Nice geometry problem!

Solution is same as others so here's some waxing about how to think about this problem. First, we have that $f$ is a Young Tableaux. We also pretty easily want to set a bunch of our inequalities to be strict. Taco12 wrote: Consider pairs $(f,g)$ of functions from the set of nonnegative integers to itself such that $f(0) \geq f(1) \geq f(2) \geq \dots \geq f(300) \geq 0$ $f(0)+f(1)+f(2)+\dots+f(300) = 300$ for any 20 nonnegative integers $n_1, n_2, \dots, n_{20}$, not necessarily distinct, we have $$g(k) = \min_{n_1 + n_2 + \dots + n_{20} = k} f(n_1)+f(n_2)+\dots+f(n_{20}).$$ Determine the maximum possible value of $g(0)+g(1)+\dots+g(6000)$ over all such pairs of functions.
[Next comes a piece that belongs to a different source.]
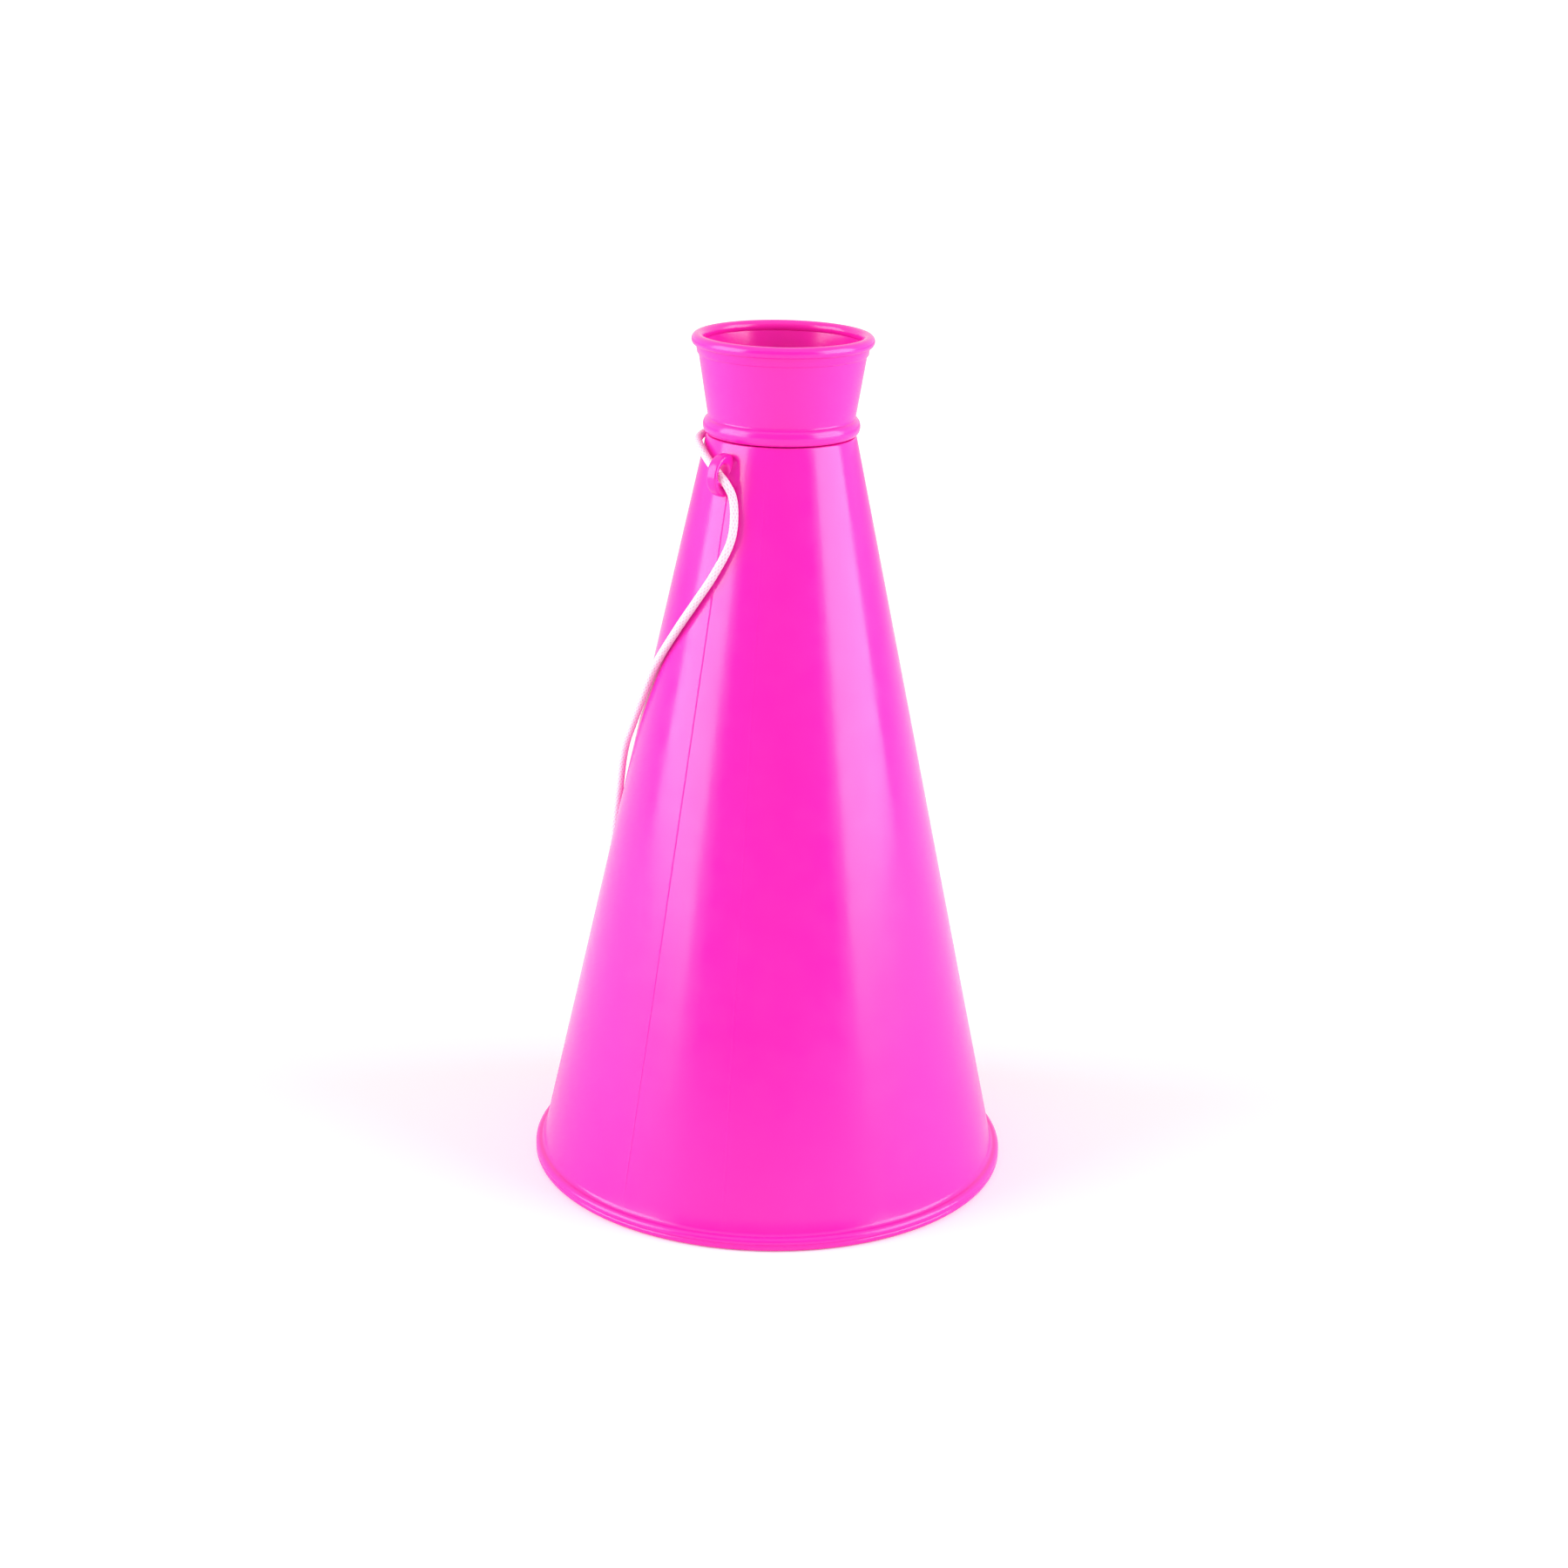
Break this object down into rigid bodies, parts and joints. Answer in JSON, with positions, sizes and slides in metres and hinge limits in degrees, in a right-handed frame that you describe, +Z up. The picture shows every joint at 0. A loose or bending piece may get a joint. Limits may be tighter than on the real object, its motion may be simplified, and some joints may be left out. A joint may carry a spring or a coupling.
{
  "type": "hand megaphone",
  "caption": "Free-standing plastic cone horn with a flared push-on mouthpiece, a rolled bell rim, moulded cord lugs and a limp carrying cord.",
  "frame": {"origin": "middle of the bell's resting plane, on the horn's axis", "axes": "+Z up the horn's axis towards the mouthpiece, -Y towards the front that the picture shows, +X to its right"},
  "size_m": [0.1192, 0.1616, 0.21],
  "materials": {
    "pink_plastic": "glossy injection-moulded plastic, bright magenta pink",
    "cord": "thin round braided cord, pale pinkish white",
    "tie_wire": "plastic-coated wire tie, off white"
  },
  "bodies": {
    "cone_body": {"bell_cone": "pink_plastic", "lanyard_neck_strand": "cord", "lanyard_front_strand": "cord", "lanyard_link_strand": "cord", "lanyard_back_strand": "cord", "lanyard_coil": "cord", "lanyard_knot": "cord", "coil_tie": "tie_wire"},
    "mouthpiece_body": {"mouthpiece": "pink_plastic"}
  },
  "joints": [
    {"name": "mouthpiece_pull", "type": "slide", "parent": "cone_body", "child": "mouthpiece_body", "axis": [0, 0, 1], "range_m": [0, 0.01]}
  ]
}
Sean Li We can make the assumption for bounding that if $(n_1, \dots, n_{20})$ is minimal then we can get the next minimal tuple by incrementing one of $n_i$. Then we can rewrite the problem with the following flavor text. Minecraft wrote: You are being attacked by $20$ identical zombies which each have $300$ health points. Zombies with $i$ health do $\alpha_i \ge 0$ damage, and $\alpha_0 + \dots + \alpha_{300} = 300$. The more damage you do to a zombie, the less damage they do. You alternate between getting attacked by all $20$ zombies, and swinging a sword, doing damage to a zombie until all the zombies are dead. What's the strategy for minimizing damage taken while you are killing the zombies? If $\alpha_{i} = \alpha_{i-1} = \alpha_{i-2} = \alpha_{i-3} = 5$ and $\alpha_{i-4} = 1$, and you have all your zombies at $i$ health points, its probably optimal to attack one zombie until its at $i-4$ health points, then go to the next zombie rather than attacking each zombie one by one. This motivates considering $x_i$ to try and have a decent space of strategies to sift through, as well as the strategy in #12 to consider the scenarios when you have these cliffs you want to attack zombies at. (The official solution makes the additional observation that you can replace the Young Tableaux $f$ with its conjugate; This is equivalent to the cases $f(0) \ge 24$, $f(24) = 0$ effectively being mirrors of each other).